As poll after poll demonstrates – most recently one by Gallup on Feb. 26 showing 63% of Americans favor Israel over Palestinian Arabs in the conflict – America is squarely in Israel’s camp. It’s American policy crafted by the State Department that favors the Arabs. The State Department is not America. It can be faced, and with the help of the American people, defeated.

Only the day before Biden’s visit, Netanyahu addressed a summit of Christian Zionists in Jerusalem. He told them to stay the course in their defense of Israel. No doubt, his words boosted their morale. But wouldn’t it boost it still more to lead by example?
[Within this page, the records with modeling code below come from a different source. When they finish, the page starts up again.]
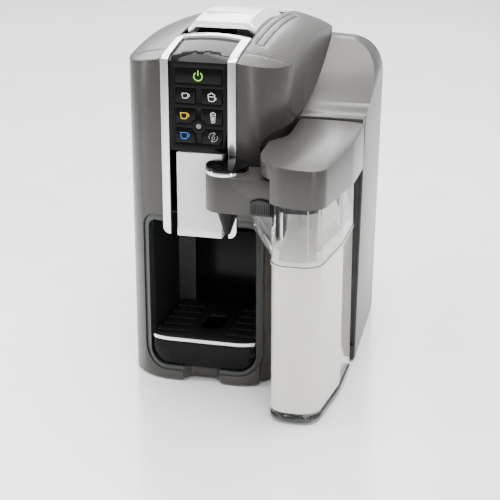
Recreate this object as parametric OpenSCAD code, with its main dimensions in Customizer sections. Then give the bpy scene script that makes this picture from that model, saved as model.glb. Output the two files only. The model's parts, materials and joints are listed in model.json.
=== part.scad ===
// Pod coffee machine with a slide-in milk carafe.
// The origin is on the surface it stands on, at the middle of its width and depth.
// X runs to the right, Y to the back and Z up.

/* [Casing] */
// Overall width, from the left wall to the right side of the milk lid
overall_w = 196; // [185:1:240]
// Width of the raised block that carries the control panel
block_w = 139; // [130:1:160]
// Height of the block at the middle of its domed top
crown_h = 299; // [280:1:345]
// Depth of the casing, from the front face to the rear cover
body_d = 225; // [215:1:270]
// Wall of the casing shells
wall = 2.5; // [1.8:0.1:3.2]
// Radius of the block's two front corners, seen from above
front_r = 42; // [30:1:44]
// Radius of the dome across the block
dome_across_r = 160; // [140:5:260]
// Radius of the dome from front to back
dome_along_r = 560; // [400:10:900]
// Outward lean of the right wall, in degrees
wall_lean = 1; // [0:0.25:2]
// Radius of the shoulder between the right wall and the arch
shoulder_r = 34; // [24:1:40]
// Radius of the scoop that sweeps from the shelf up to the arch
scoop_r = 300; // [250:10:400]
// Height of the shelf over the milk lid, at its front edge
shelf_h = 226; // [215:1:235]

/* [Front] */
// Width of the chrome frame around the control panel
frame_w = 63; // [58:1:66]
// Width of each leg of the chrome frame
frame_leg = 6.5; // [4:0.5:8]
// Height of the lower end of the chrome frame
frame_bottom = 136; // [130:1:150]
// Width of the cup space, inside its bezel
cavity_w = 94; // [90:1:98]
// Height of the top of the cup space
cavity_top = 146; // [140:1:150]
// Height of the cup space's lower edge
cavity_bottom = 13.4; // [12:0.2:16]
// Width of the bezel around the cup space
bezel_w = 5.2; // [3:0.2:6]
// Depth of the cup space behind the front face
cavity_d = 95; // [90:1:100]
// Width of the finger notch in the front of the base
notch_w = 34; // [24:1:40]

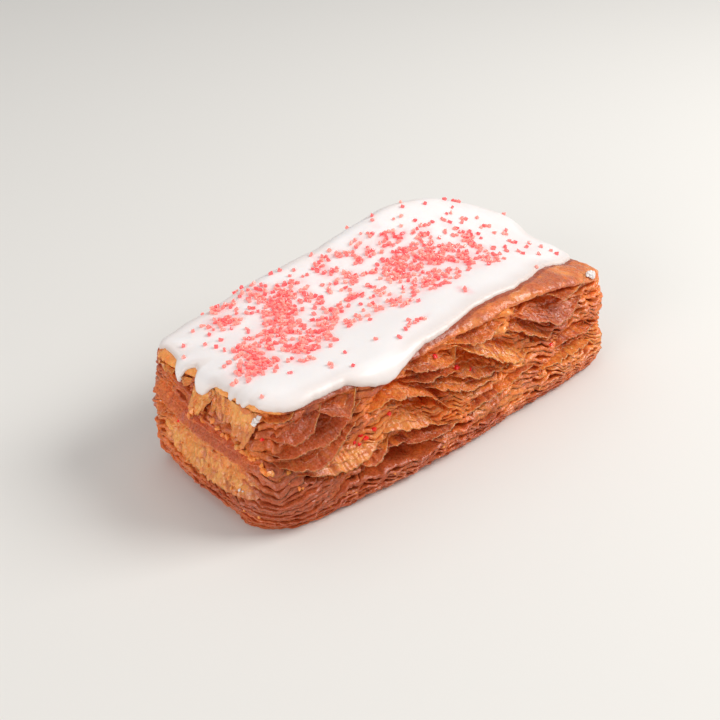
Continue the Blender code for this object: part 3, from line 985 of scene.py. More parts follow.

Biden’s visit was a missed opportunity in a long line of missed opportunities to put the lie to the scam that is the two-state solution. Netanyahu should have explained that the two-state solution is nothing more than the two-phase solution for Israel’s destruction. Indeed, in his conversation with Vice President Biden, the prime minister could have quoted nearly verbatim from Shmuel Katz:

“If the United States wishes to avoid further embarrassing debacles it must make up its mind first of all that at this moment there is no “solution” to the Arab-Israeli dispute; and that if it wishes to help bring about a solution in the course of time it must insist that the Arab nation give up its purpose of annihilating the Jewish state; that it content itself with its own 22 component states, and that the Arabs of Palestine content themselves with their one state in eastern Palestine, called Jordan.”

“Holding out such a prospect is purely more closely in keeping with the American ethic than its present promotion of Arab doctrines and policies which, it so happens, aim at the destruction of the State of Israel and the attempted dispersal or genocide of its people.”